**Task:**
Would you print the material exactly, starting at its first line and ending at the line holding "return -soft_union(-a, -b, k)"?

**Given material:**
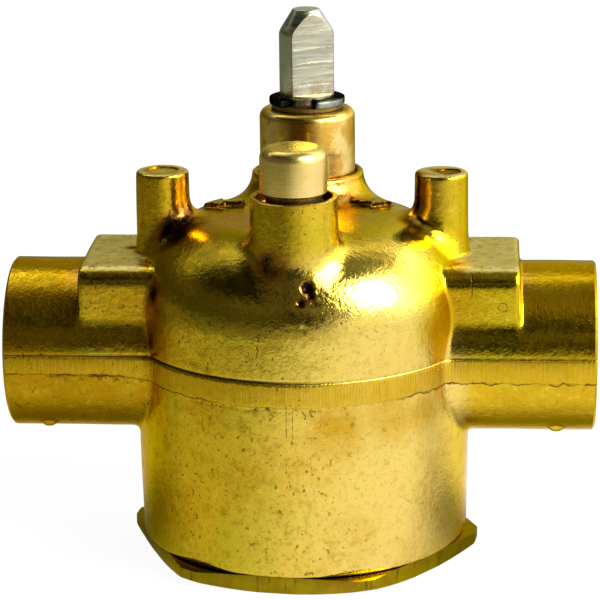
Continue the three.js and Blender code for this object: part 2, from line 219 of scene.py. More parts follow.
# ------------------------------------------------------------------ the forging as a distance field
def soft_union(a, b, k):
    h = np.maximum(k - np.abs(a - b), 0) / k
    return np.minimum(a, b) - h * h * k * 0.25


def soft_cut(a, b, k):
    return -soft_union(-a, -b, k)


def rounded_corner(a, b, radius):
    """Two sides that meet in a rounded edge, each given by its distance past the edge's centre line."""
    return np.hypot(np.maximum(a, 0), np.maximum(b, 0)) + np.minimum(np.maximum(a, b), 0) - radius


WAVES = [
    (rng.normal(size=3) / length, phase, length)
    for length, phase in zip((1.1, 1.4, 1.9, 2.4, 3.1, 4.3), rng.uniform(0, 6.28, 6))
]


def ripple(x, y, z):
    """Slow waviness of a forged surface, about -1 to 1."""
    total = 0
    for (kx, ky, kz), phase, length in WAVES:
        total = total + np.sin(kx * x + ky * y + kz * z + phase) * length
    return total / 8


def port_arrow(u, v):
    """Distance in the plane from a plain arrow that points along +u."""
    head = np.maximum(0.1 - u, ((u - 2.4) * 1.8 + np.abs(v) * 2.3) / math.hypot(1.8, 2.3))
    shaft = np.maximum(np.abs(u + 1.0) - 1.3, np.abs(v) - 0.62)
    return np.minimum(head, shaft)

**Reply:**
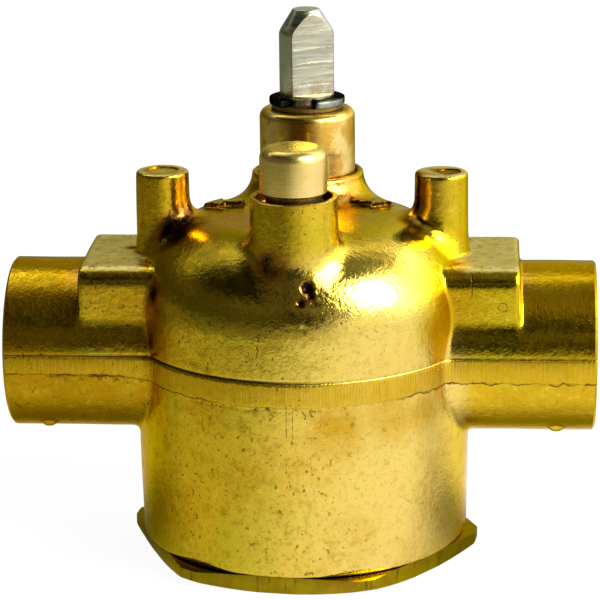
Continue the three.js and Blender code for this object: part 2, from line 219 of scene.py. More parts follow.
# ------------------------------------------------------------------ the forging as a distance field
def soft_union(a, b, k):
    h = np.maximum(k - np.abs(a - b), 0) / k
    return np.minimum(a, b) - h * h * k * 0.25


def soft_cut(a, b, k):
    return -soft_union(-a, -b, k)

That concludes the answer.